It's true. We’re All a Mess.
Anyone who says they’re not is lying.
Sure, maybe there are moments, perhaps even days or miraculous weeks strung together where we’ve got everything under control - we’re riding high in the driver’s seat. Those times are pure bliss.
But they’re fleeting. Always. The myriad balls we’ve been so expertly juggling inevitably drop, and we run around like kids under a smashed piñata trying to grab as many pieces as we can and stuff them in our pockets before anyone sees them.
Here’s why. Because we’re all a work in progress. No one has it all figured out.
That celebrity we idolize? A total raging wreck every month 3 days before her period starts.

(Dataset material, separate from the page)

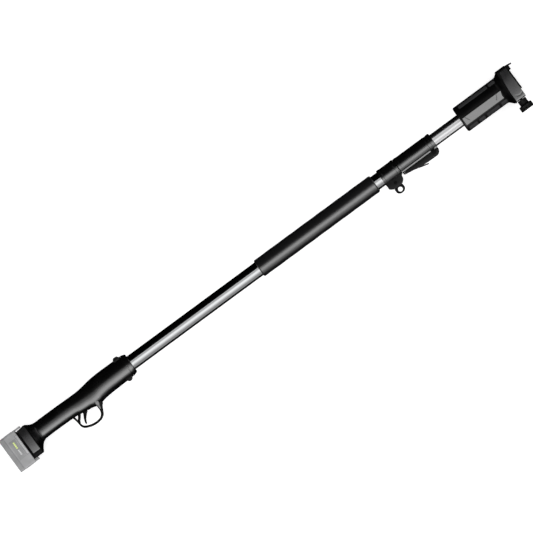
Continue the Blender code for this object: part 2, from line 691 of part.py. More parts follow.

That successful professional athlete? He broke down just yesterday because he’s not sure how he’s going to pay his mortgage this month.
That woman at work who’s always wearing the latest styles? She goes home to an empty house every night wishing she had someone to dress up for.
Oprah? ...Ok maybe Oprah’s the exception.
Anyway, you get my point.
I spent so many years watching in awe from the sidelines as other women so effortlessly danced through life, their homes trendy and exquisite, their eating habits trendy and exquisite, their careers trendy and exquisite, their marriages trendy and exquisite… I would sit back and wonder how they do it. How they keep everything working so seamlessly in their lives, all the while looking so damn trendy and exquisite. And it paralyzed me. I was afraid to even try, for fear of coming up short.
It was as if those trendy, exquisite women had been privy to the inside secret of “shit togetherness” and I was most certainly on the outside.
I couldn’t drag my butt out of bed before 7 AM no matter what kind of deals I made with myself or how many strategically placed alarms I set all over my bedroom. And on the weekends? Shoot, I’d be lucky to be up by 10. And don't even get me started on the rest of my life.
I’d scroll through Facebook and Instagram, wondering how these trendy, exquisite goddesses did it. And one day it occurred to me – the big DUH moment – They DON’T!
You've probably seen this Steve Furtick quote -
"The reason we struggle with insecurity is because we compare our behind-the-scenes with everyone else's highlight reel.”
There’s so much wisdom in those words.
We see others living what appears to be a perfect life, and we feel defeated before we even start. Because we aren't "perfect." And it paralyzes us. If we can't do it perfectly, why even try?
Oh man... that thinking held be down for so long.
Why do we feel the need to be prefect?
Do we think we’ll be less lovable with flaws, or worse yet, if we try something and (gasp!) fail!?
Where did we get these f'd up notions?
The media? Yes.
Our parents? Perhaps.
Other kids? Ohhhh yeah. Teenagers can be cruel.
And these messages persist within us. We all have them. Somewhere along the way we picked up the idea that it’s not ok to be anything other than trendy and exquisite and fit and have every last detail of our shit perfectly together.
So what happens when we don’t?
We feel alone.
We feel hopelessly flawed and unlovable.
We live in fear that we’ll be “found out” as frauds.
Sound overly dramatic? It's not. A woman’s mind can spiral into that abyss so fast it’ll suck half of existence in with it.
We’ve all been there, including that trendy, exquisite neighbor and that Academy Award winning actress.
Because here’s the deal: WE’RE ALL A MESS! Beautiful, flawed, forgetful, emotional, overthinking, sometimes un-trendy, un-exquisite messes!
And that’s what makes us so incredible!
It’s when we stop trying to be perfect that we get a glimpse of our true beauty.
When we’re trying to pretend we have it all together, we block out the places where we don’t. We turn our backs on our flaws. We close our eyes to our weaknesses. And that’s counterproductive.
Because those are the parts of us that allow us to grow.
When we shine a light on the parts that aren’t perfect, the parts that are sometimes completely screwed up, then we begin to truly accept ourselves… and ohhh baby, that’s where the magic happens!
That’s where love begins.
"Love yourself first and the rest will come naturally." - Jen Labesky, And Then She Flew
Yep, that's my quote, and I believe it with every cell in my body.
Love starts here.
It starts with fully acknowledging our flaws instead of hiding from them. It starts with finding comfort in knowing WE ARE NOT ALONE IN OUR MESSED-UP-NESS! How freaking cool is that?!
And here’s another cool thing that happens when we wear our flaws with pride – Other women feel ok being flawed around us! It’s like we give each other permission to be REAL.
So let’s make a pact right now to be REAL - In our expectations of ourselves and in our interactions with each other. Because by being real, we give each other permission to be real too.
And that, my fellow messy friend, is a beautiful thing.